In general, camp residents put their jerrycans out in the evening or at dawn and return once a tanker truck arrives.

The plastic containers look almost identical, but everybody identifies their own by a coloured tie of cloth, a scratch mark or a touch of paint. They are wary of queue jumpers and con artists.

"Sometimes there are problems. Some people think they are more cunning than the rest of us," Chiari says. "We settle matters by talking them through."

He "manages to earn a little money to feed the family. You can be a removal man to move somebody's things or you can help out a herder by keeping an eye on his animals."

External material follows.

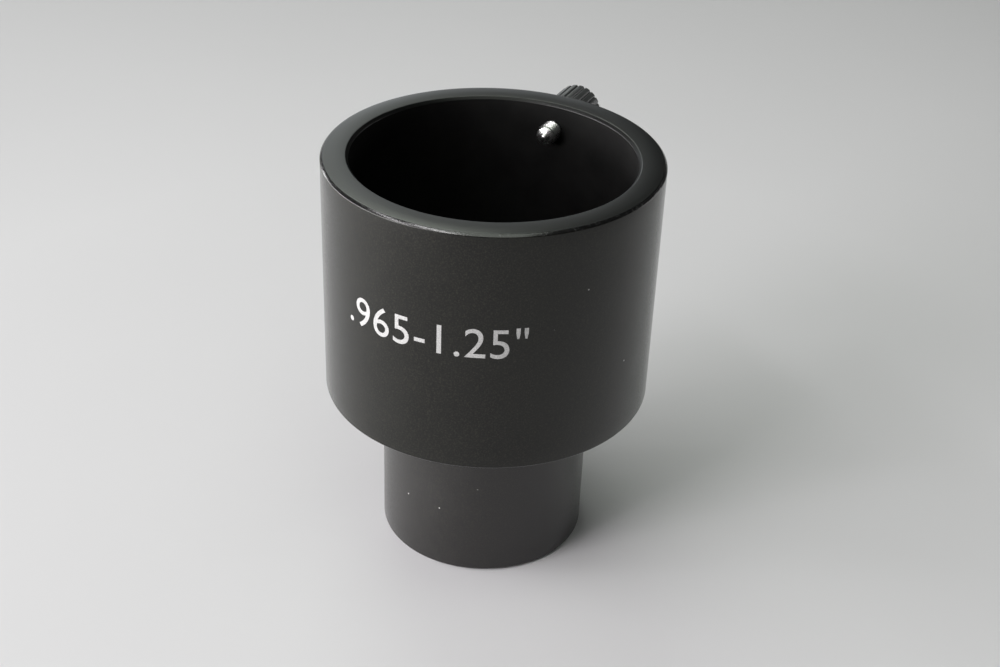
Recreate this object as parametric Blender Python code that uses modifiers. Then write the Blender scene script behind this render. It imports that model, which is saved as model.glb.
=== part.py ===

Giant-horned Kuri cattle native to the Lake Chad region stray through the camps. Many herders fled lakeside territory and cohabitation between man and beast can be problematic. The animals also need water, but their excrement has contaminated ground water in places where it is too shallow, making a number of wells useless.

Aid workers have set out to deal with the difficulty by making "pastoral wells" to draw the beasts away from settled areas. They are seeking suitable places to put up pumps for drinking water so that there is less of a need to transport it.

"This is a business that is very expensive," Mohamed Ali says. "I'm sure that we're going to exhaust all our financial resources. We're going to need more resources."